The Cowboys often times stayed in zone after their press. My favorite sequence in this game was when Marcus Smart, Stevie Clark, Phil Forte and Markel Brown were on the floor at once, with Soucek in as the only big. The Pokes played a 1-3-1 zone with this group and put Smart on the backline. I thought this was fascinating, and it may be something that Ford uses later in the season. Soucek used his long arms to occupy the middle of the zone (around the free throw line) and Smart did a nice job on the backend as a rebounder (I'm sure he's still getting used to rotating as a center).
When Oklahoma State got into man situations, I thought they did a good job defending without fouling. Smart and Clark specifically did a really good job of washing the windshield, so to speak, keeping their hands active and high and controlling their man's direction with their unbelievable footspeed rather than their hands. I can't imagine how smaller point guards on OSU's schedule are going to fare with Smart using every bit of his wingspan to limit their passing options while keeping up with their dribble because he's a freak of nature when it comes to defensive instincts (as in the photo above).
Offensively, the Pokes came out running a lot of actions (floppy, curl, etc) to get Markel Brown the ball on the wings, and I'm certain this will be the staple of their offense this season. A lot of these sets are initiated with Smart running a high pick-and-roll with Brown getting open on the weakside, so they are designed to give the team's two best players a chance to make a play. When Phil Forte got in, the Pokes had another player that they could run weakside action for and he looked as good as ever coming off of those screens ready to fire. If his shooting percentage can match his natural shooting touch this season, OSU will likely have the elite shooter they need when they play smaller line-ups.
I also loved seeing the Pokes run a staggered pick-and-roll with Smart, Kamari Murphy and Michael Cobbins. Murphy set the first screen for Smart and popped to the three-point line while Cobbins set the second pick. Cobbins' role to the rim forced the help off of Murphy, and he was wide open from deep. The play resulted in a post-up for Murphy, who appears to have been working on his moves, but with a hybrid wing like Nash or Leyton Hammonds, that play would produce a wide open three.

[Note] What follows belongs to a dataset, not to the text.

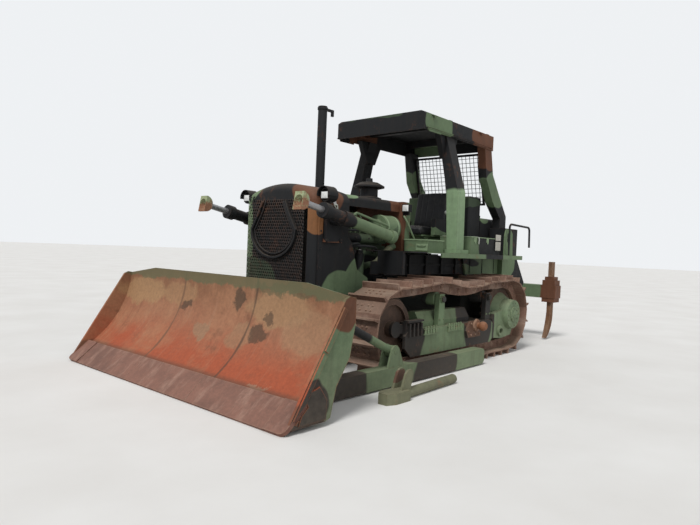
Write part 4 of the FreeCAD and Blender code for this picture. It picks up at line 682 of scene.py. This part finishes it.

Cobbins looked like he has the ability to anchor this team defensively. He's bulked up without sacrificing his athleticism and he was already solid last season. To effectively replace Philip Jurick, who, while one-dimensional, was a very useful player, he'll have to become a bigger presence on the boards (Jurick ranked in the top 60 in offensive and defensive rebounding rate last season), but Cobbins has always been a good shot blocker, and with the ability to finish on slips to the rim, he should be more than capable to play the minimalist role that we've seen more and more of out of modern day centers.
On the rebounding front, Murphy really impressed. His activity on the defensive side of the floor was encouraging, and he cleaned up the glass whether he was at power forward or center. I think that if there is anybody on this team that will have a much larger role next season once Smart, Nash and Brown head for the pros (outside of Clark), it'll be Murphy. He seems to do all of the little things well - running the floor, rebounding, cutting hard - and I think the skills are starting to come in, too.
And, without question, the star of the show was Stevie Clark. This is due in part to the fact that we'd never seen him play before, but he looks exactly like the sparkplug that I think this offense needed coming into this season.
Clark is incredibly quick with the ball, and he may be better than even Smart at getting around the corner on the pick-and-roll, simply because teams won't be able to catch up to him to be physical. There was one play that ended up being blown dead where Clark rejected the screen going towards the middle and instead crossed over and took off baseline. The defense had no time to react and he floated it in off the glass. I'm also pretty sure that he's got "if I get hot I'm going to pull it from 30" thing going on, which is always most fun when it's the diminutive point guard. He's got a nice looking shot and a great handle, so if Ford wants to run with two-point guard line-ups and give Smart a rest (or if Smart gets in foul trouble), things aren't going to fall apart.
Things are obviously going to be wonky in these first couple of games (particularly against a pretty good NAIA team in Campbellsville), I wouldn't worry too much about some of the defensive mishaps and poor outside shooting numbers (6-of-21 from three) The final score makes me frown a bit, but I thought the Cowboys played pretty well in their first action of the season.
Oh, and if that free throw rate is any indication, the Pokes are going to live at the foulline again this season, which will be a tremendous thing if they are able to compliment it with outside shooting.